A rebeldia contra qualquer opressão deve existir, mas saiba que estamos mergulhados nela. Ter consciência que você também é culpado é de suma importância.
É bom internalizar que até os nossos ídolos nos vendem coisas. Qualquer um, de qualquer estilo ou segmento. Do hip-hop ao hardcore, tudo é venda de estéticas, de coisas e produtos para nichos.
A não ser que você abandone a vida na cidade e dedique-se a agricultura, alimentando-se do seu próprio trabalho braçal e a confecção de suas próprias roupas, você está condenado.

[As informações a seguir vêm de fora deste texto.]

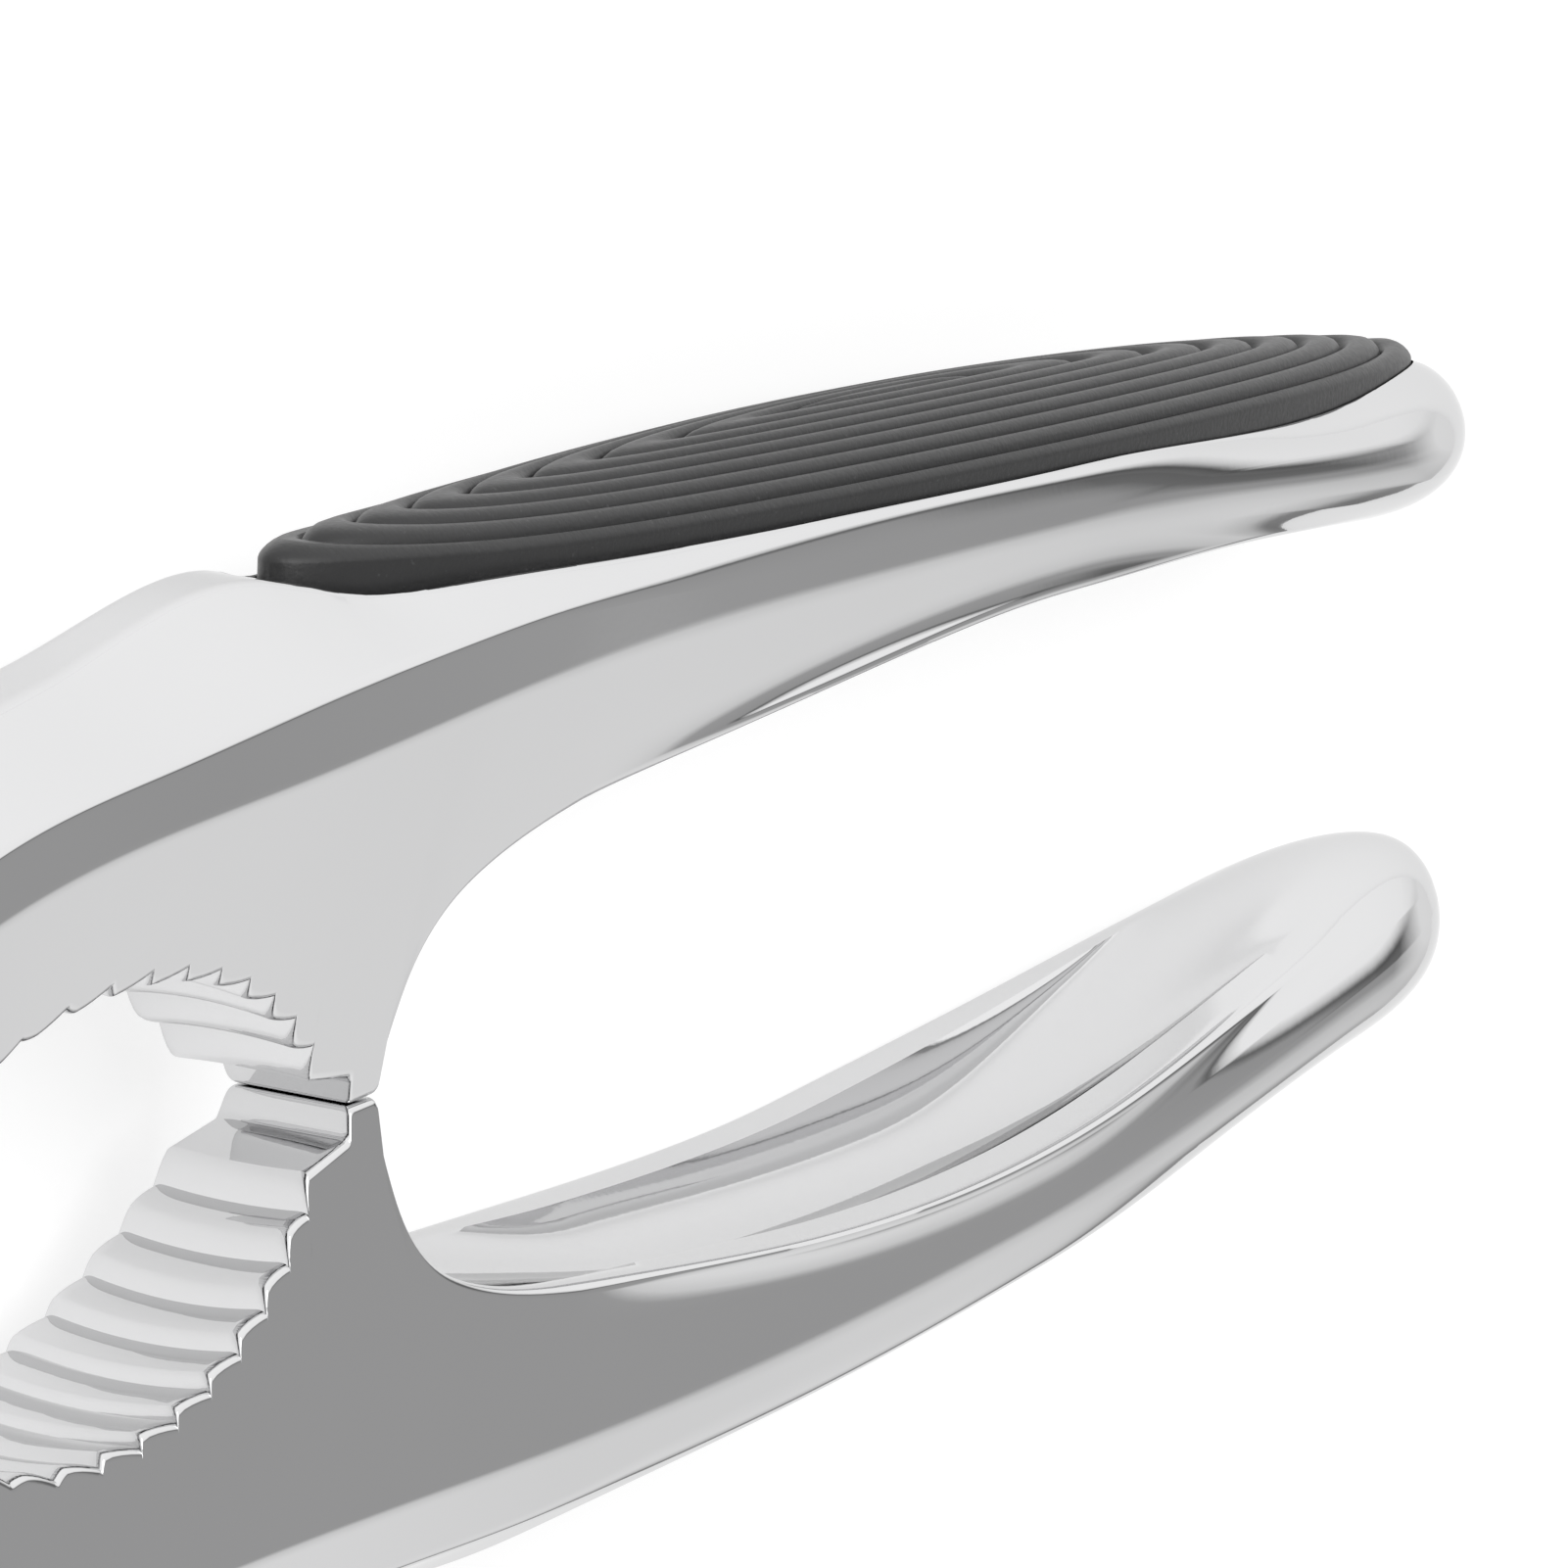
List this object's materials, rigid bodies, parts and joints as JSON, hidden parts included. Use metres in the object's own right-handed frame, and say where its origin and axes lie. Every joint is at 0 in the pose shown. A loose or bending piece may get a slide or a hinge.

É com esses argumentos que Mr. Robot te pega pela mão, te leva num beco escuro, e te dá um tapa na sua cara. Te entretém e ainda faz você pensar sobre marcas, indústrias, empresas. Ou mais exatamente, como elas estão mandando em sua vida, nas suas escolhas mais íntimas.
Marcas são criaturas mutantes, se adequam aos mais diversos gostos, as mais diferentes opiniões e filosofias. Marcas existem para uma única coisa: te escravizar por meio das dívidas, do consumo. E tudo isso é fruto da minha, da sua vaidade.
Acorde, baby, não seja trouxa. Não há liberdade de escolhas. Escolhemos apenas a prisão que melhor se adequa a nossa personalidade e anseios.
Bem-vindo ao mundo niilista de Mr. Robot. Bem-vindo ao Deserto do Real!
+ http://www.usanetwork.com/mrrobot
https://www.facebook.com/WhoIsMrRobot
Cara, curti pacas o seu texto, principalmente pela referência ao Hakim Bey (já leu Utopias Piratas?), que tem tudo a ver. Parabens!
Muito obrigado, Jorge. Flerto com o seu Bey faz tempo. Mas Utopias Piratas nunca li. Vou até me aplicar nisso. Valeu mesmo! Seu texto também acrescentou muito na discussão desta série incrível.